* **TASK PROMPT**: Where a line holds the string "part", return that line.

* **SOURCE EXCERPT**:
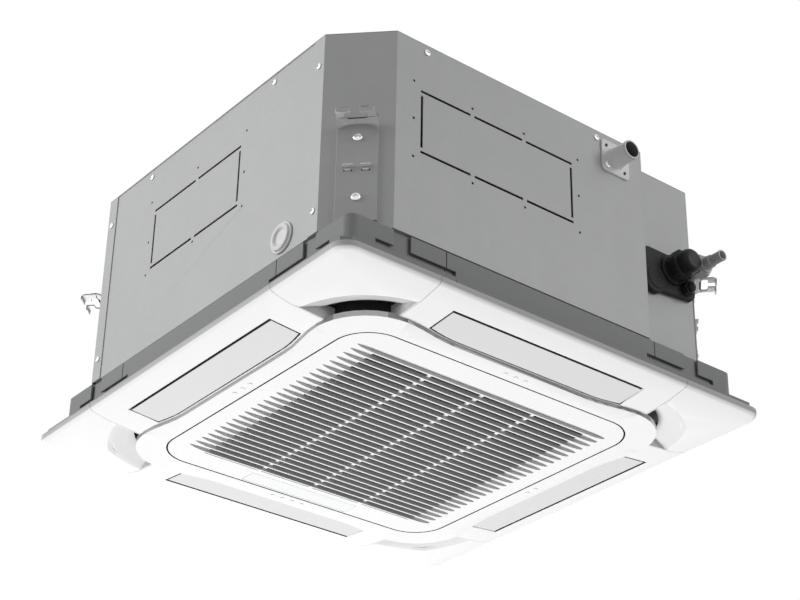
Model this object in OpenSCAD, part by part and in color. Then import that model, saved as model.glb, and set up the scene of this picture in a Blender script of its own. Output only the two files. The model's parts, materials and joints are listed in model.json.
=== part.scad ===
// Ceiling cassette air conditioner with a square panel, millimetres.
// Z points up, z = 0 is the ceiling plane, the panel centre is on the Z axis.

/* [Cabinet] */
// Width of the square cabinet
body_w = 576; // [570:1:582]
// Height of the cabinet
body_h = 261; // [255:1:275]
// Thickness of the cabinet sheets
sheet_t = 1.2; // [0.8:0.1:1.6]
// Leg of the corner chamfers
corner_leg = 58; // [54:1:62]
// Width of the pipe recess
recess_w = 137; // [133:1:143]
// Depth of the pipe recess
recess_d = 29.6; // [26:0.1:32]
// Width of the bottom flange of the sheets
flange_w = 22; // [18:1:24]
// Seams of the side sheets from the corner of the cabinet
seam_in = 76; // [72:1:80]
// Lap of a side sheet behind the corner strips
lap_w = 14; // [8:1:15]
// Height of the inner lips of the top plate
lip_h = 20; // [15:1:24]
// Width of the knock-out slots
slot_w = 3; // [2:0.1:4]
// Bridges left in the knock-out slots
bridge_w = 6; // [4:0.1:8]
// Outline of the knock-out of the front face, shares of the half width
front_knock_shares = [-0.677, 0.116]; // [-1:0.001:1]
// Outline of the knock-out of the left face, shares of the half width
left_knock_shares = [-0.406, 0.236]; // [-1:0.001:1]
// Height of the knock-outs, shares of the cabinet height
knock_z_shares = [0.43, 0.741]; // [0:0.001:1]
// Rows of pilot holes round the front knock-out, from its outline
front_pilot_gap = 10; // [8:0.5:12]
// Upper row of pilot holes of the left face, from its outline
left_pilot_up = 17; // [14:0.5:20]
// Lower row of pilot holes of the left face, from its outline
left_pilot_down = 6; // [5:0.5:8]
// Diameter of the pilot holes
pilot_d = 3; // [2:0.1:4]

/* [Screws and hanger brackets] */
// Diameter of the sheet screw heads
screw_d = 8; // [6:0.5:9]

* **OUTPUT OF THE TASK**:
Model this object in OpenSCAD, part by part and in color. Then import that model, saved as model.glb, and set up the scene of this picture in a Blender script of its own. Output only the two files. The model's parts, materials and joints are listed in model.json.
=== part.scad ===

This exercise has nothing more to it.